Saturday 16 February 2019

Exhausting a Silver Birch Bark Dye Bath

Though I know silver birch bark contains enough colour to dye an equal weight of fibre, I prefer to start with twice as much bark, so as to be sure of a deep pink result. After peeling 600g bark off a fallen birch branch, I planned to dye 300g yarn. 

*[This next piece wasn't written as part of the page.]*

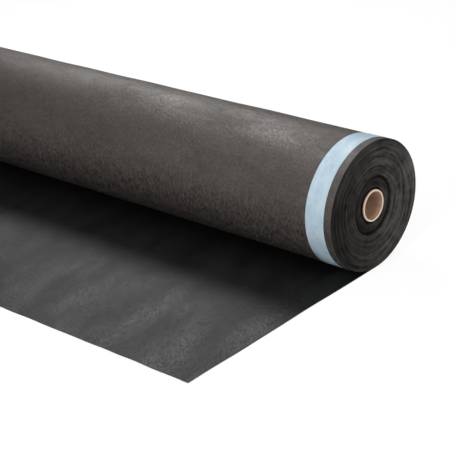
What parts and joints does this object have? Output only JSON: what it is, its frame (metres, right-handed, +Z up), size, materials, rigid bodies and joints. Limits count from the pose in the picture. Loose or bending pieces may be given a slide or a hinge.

The peelings were left to ferment for a week in a bucket of water, then simmered for an hour or so and left overnight. The process of fermentation had reduced the pH of the dye bath to a fairly acidic pH 5, so I added enough dissolved soda ash to bring it up to neutral pH 7 before simmering my scoured yarn for an hour. After soaking overnight, the yarn came out a nice deep pink and the dye bath was still so dark I could barely see the peeled bark floating around at the bottom of the pot. Retesting with indicator paper later that day, it seemed that the bark must still be fermenting despite having been simmered, as the pH had dropped again. Over the next five days, I kept adding a little more soda ash to keep the pH neutral and dyeing successive batches of scoured yarn by simmering for an hour and leaving them in the pot for an overnight soak. By the time the dye bath was giving only palest pink, the original 600g bark had dyed 1.4 kg of fibres - some of them shown in the photo above.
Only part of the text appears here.